● What you have to do
The records below are to be quoted in full; please keep every word exact.

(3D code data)
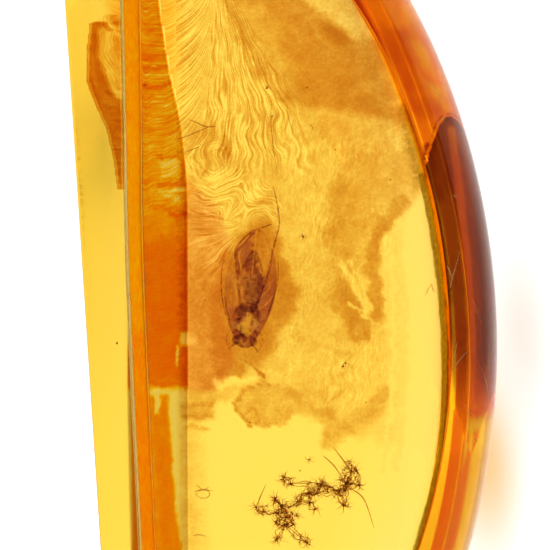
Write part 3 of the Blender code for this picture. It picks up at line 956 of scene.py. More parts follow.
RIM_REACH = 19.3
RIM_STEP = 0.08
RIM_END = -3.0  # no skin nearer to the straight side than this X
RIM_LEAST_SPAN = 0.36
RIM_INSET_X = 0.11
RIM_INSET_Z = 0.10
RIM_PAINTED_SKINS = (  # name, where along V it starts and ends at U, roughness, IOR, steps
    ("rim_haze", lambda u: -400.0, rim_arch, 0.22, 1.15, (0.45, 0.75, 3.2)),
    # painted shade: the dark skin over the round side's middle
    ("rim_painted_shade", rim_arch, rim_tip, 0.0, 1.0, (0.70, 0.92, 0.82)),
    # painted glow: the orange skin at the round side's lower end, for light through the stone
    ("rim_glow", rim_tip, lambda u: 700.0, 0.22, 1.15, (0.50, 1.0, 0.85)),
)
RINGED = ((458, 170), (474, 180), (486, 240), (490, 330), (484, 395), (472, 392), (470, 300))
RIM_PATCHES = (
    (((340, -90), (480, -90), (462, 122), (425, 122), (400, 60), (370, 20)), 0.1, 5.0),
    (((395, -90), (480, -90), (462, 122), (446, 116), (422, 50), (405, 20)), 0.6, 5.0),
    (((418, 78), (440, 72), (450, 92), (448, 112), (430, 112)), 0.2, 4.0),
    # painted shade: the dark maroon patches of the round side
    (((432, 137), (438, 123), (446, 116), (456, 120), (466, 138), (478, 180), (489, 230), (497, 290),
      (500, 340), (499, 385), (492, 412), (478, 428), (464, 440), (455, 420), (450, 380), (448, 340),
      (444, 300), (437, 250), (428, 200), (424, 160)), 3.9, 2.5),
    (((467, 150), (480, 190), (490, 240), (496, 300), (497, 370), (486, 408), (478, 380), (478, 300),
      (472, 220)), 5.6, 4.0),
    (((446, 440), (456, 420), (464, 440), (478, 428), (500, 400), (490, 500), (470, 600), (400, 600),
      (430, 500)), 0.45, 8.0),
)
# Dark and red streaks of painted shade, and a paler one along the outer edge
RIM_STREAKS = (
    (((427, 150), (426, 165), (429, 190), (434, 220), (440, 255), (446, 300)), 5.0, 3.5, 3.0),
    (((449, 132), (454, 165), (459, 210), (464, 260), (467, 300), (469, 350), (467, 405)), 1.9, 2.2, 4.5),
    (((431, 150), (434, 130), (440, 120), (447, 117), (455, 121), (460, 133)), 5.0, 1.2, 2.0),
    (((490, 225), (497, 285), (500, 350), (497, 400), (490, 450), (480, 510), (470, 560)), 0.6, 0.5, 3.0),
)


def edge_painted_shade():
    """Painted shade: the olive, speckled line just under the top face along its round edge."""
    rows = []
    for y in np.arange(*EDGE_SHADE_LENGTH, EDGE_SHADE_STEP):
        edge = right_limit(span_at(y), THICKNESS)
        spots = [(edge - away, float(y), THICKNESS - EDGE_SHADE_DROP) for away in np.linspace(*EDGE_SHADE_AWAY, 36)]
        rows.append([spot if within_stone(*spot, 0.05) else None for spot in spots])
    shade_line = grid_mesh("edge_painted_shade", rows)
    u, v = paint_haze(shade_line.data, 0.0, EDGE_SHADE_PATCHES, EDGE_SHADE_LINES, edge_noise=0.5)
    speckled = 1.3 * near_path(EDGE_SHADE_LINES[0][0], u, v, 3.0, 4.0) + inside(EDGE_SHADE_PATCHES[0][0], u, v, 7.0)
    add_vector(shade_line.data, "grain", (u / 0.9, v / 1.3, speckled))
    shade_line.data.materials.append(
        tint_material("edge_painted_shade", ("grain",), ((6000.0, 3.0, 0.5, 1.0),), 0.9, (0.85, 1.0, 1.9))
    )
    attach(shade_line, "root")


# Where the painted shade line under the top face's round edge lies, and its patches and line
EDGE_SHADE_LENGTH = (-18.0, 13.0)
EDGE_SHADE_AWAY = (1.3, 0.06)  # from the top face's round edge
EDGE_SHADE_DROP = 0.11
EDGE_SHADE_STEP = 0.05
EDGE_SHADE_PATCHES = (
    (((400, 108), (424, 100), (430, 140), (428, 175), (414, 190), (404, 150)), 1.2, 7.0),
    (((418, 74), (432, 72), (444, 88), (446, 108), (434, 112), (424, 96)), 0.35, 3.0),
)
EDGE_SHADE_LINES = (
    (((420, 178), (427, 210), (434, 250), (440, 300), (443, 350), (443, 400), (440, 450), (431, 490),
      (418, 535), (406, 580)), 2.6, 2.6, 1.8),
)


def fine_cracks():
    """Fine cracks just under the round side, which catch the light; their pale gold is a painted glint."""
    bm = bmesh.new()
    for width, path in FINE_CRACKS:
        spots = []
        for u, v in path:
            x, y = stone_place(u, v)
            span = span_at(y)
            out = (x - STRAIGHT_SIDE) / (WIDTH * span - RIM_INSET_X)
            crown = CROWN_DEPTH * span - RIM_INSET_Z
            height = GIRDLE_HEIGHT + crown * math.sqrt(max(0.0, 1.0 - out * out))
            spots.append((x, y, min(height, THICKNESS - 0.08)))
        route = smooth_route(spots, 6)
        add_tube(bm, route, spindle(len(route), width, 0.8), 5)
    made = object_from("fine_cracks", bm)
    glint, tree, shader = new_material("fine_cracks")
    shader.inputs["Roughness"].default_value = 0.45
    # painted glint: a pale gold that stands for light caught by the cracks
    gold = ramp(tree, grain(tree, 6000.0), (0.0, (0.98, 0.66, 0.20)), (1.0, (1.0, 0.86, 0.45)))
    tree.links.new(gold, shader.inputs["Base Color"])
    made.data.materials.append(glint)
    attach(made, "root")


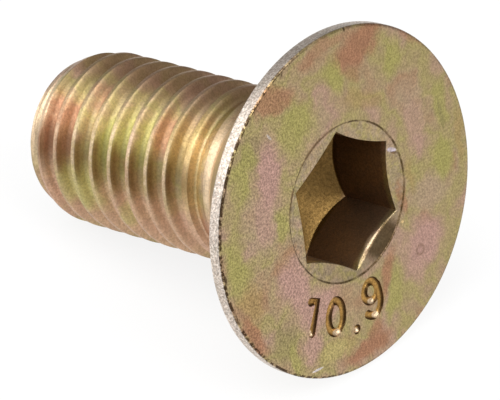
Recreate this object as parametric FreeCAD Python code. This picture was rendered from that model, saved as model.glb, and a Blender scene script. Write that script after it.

● Written solution
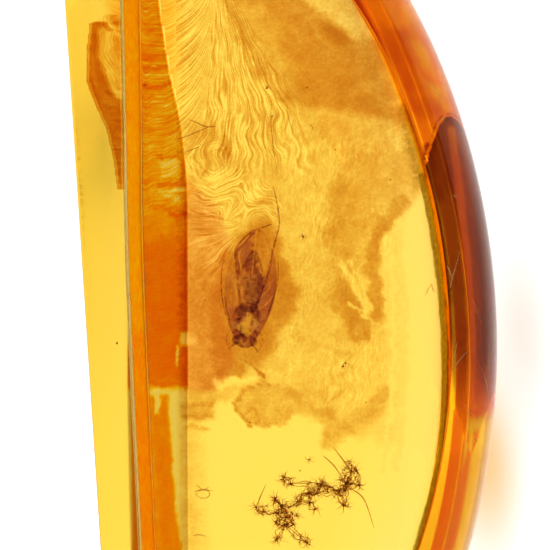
Write part 3 of the Blender code for this picture. It picks up at line 956 of scene.py. More parts follow.
RIM_REACH = 19.3
RIM_STEP = 0.08
RIM_END = -3.0  # no skin nearer to the straight side than this X
RIM_LEAST_SPAN = 0.36
RIM_INSET_X = 0.11
RIM_INSET_Z = 0.10
RIM_PAINTED_SKINS = (  # name, where along V it starts and ends at U, roughness, IOR, steps
    ("rim_haze", lambda u: -400.0, rim_arch, 0.22, 1.15, (0.45, 0.75, 3.2)),
    # painted shade: the dark skin over the round side's middle
    ("rim_painted_shade", rim_arch, rim_tip, 0.0, 1.0, (0.70, 0.92, 0.82)),
    # painted glow: the orange skin at the round side's lower end, for light through the stone
    ("rim_glow", rim_tip, lambda u: 700.0, 0.22, 1.15, (0.50, 1.0, 0.85)),
)
RINGED = ((458, 170), (474, 180), (486, 240), (490, 330), (484, 395), (472, 392), (470, 300))
RIM_PATCHES = (
    (((340, -90), (480, -90), (462, 122), (425, 122), (400, 60), (370, 20)), 0.1, 5.0),
    (((395, -90), (480, -90), (462, 122), (446, 116), (422, 50), (405, 20)), 0.6, 5.0),
    (((418, 78), (440, 72), (450, 92), (448, 112), (430, 112)), 0.2, 4.0),
    # painted shade: the dark maroon patches of the round side
    (((432, 137), (438, 123), (446, 116), (456, 120), (466, 138), (478, 180), (489, 230), (497, 290),
      (500, 340), (499, 385), (492, 412), (478, 428), (464, 440), (455, 420), (450, 380), (448, 340),
      (444, 300), (437, 250), (428, 200), (424, 160)), 3.9, 2.5),
    (((467, 150), (480, 190), (490, 240), (496, 300), (497, 370), (486, 408), (478, 380), (478, 300),
      (472, 220)), 5.6, 4.0),
    (((446, 440), (456, 420), (464, 440), (478, 428), (500, 400), (490, 500), (470, 600), (400, 600),
      (430, 500)), 0.45, 8.0),
)
# Dark and red streaks of painted shade, and a paler one along the outer edge
RIM_STREAKS = (
    (((427, 150), (426, 165), (429, 190), (434, 220), (440, 255), (446, 300)), 5.0, 3.5, 3.0),
    (((449, 132), (454, 165), (459, 210), (464, 260), (467, 300), (469, 350), (467, 405)), 1.9, 2.2, 4.5),
    (((431, 150), (434, 130), (440, 120), (447, 117), (455, 121), (460, 133)), 5.0, 1.2, 2.0),
    (((490, 225), (497, 285), (500, 350), (497, 400), (490, 450), (480, 510), (470, 560)), 0.6, 0.5, 3.0),
)


def edge_painted_shade():
    """Painted shade: the olive, speckled line just under the top face along its round edge."""
    rows = []
    for y in np.arange(*EDGE_SHADE_LENGTH, EDGE_SHADE_STEP):
        edge = right_limit(span_at(y), THICKNESS)
        spots = [(edge - away, float(y), THICKNESS - EDGE_SHADE_DROP) for away in np.linspace(*EDGE_SHADE_AWAY, 36)]
        rows.append([spot if within_stone(*spot, 0.05) else None for spot in spots])
    shade_line = grid_mesh("edge_painted_shade", rows)
    u, v = paint_haze(shade_line.data, 0.0, EDGE_SHADE_PATCHES, EDGE_SHADE_LINES, edge_noise=0.5)
    speckled = 1.3 * near_path(EDGE_SHADE_LINES[0][0], u, v, 3.0, 4.0) + inside(EDGE_SHADE_PATCHES[0][0], u, v, 7.0)
    add_vector(shade_line.data, "grain", (u / 0.9, v / 1.3, speckled))
    shade_line.data.materials.append(
        tint_material("edge_painted_shade", ("grain",), ((6000.0, 3.0, 0.5, 1.0),), 0.9, (0.85, 1.0, 1.9))
    )
    attach(shade_line, "root")


# Where the painted shade line under the top face's round edge lies, and its patches and line
EDGE_SHADE_LENGTH = (-18.0, 13.0)
EDGE_SHADE_AWAY = (1.3, 0.06)  # from the top face's round edge
EDGE_SHADE_DROP = 0.11
EDGE_SHADE_STEP = 0.05
EDGE_SHADE_PATCHES = (
    (((400, 108), (424, 100), (430, 140), (428, 175), (414, 190), (404, 150)), 1.2, 7.0),
    (((418, 74), (432, 72), (444, 88), (446, 108), (434, 112), (424, 96)), 0.35, 3.0),
)
EDGE_SHADE_LINES = (
    (((420, 178), (427, 210), (434, 250), (440, 300), (443, 350), (443, 400), (440, 450), (431, 490),
      (418, 535), (406, 580)), 2.6, 2.6, 1.8),
)


def fine_cracks():
    """Fine cracks just under the round side, which catch the light; their pale gold is a painted glint."""
    bm = bmesh.new()
    for width, path in FINE_CRACKS:
        spots = []
        for u, v in path:
            x, y = stone_place(u, v)
            span = span_at(y)
            out = (x - STRAIGHT_SIDE) / (WIDTH * span - RIM_INSET_X)
            crown = CROWN_DEPTH * span - RIM_INSET_Z
            height = GIRDLE_HEIGHT + crown * math.sqrt(max(0.0, 1.0 - out * out))
            spots.append((x, y, min(height, THICKNESS - 0.08)))
        route = smooth_route(spots, 6)
        add_tube(bm, route, spindle(len(route), width, 0.8), 5)
    made = object_from("fine_cracks", bm)
    glint, tree, shader = new_material("fine_cracks")
    shader.inputs["Roughness"].default_value = 0.45
    # painted glint: a pale gold that stands for light caught by the cracks
    gold = ramp(tree, grain(tree, 6000.0), (0.0, (0.98, 0.66, 0.20)), (1.0, (1.0, 0.86, 0.45)))
    tree.links.new(gold, shader.inputs["Base Color"])
    made.data.materials.append(glint)
    attach(made, "root")


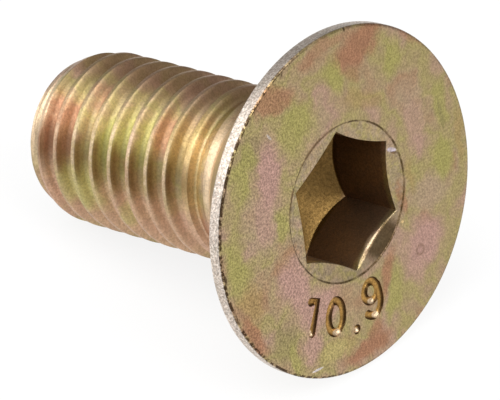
Recreate this object as parametric FreeCAD Python code. This picture was rendered from that model, saved as model.glb, and a Blender scene script. Write that script after it.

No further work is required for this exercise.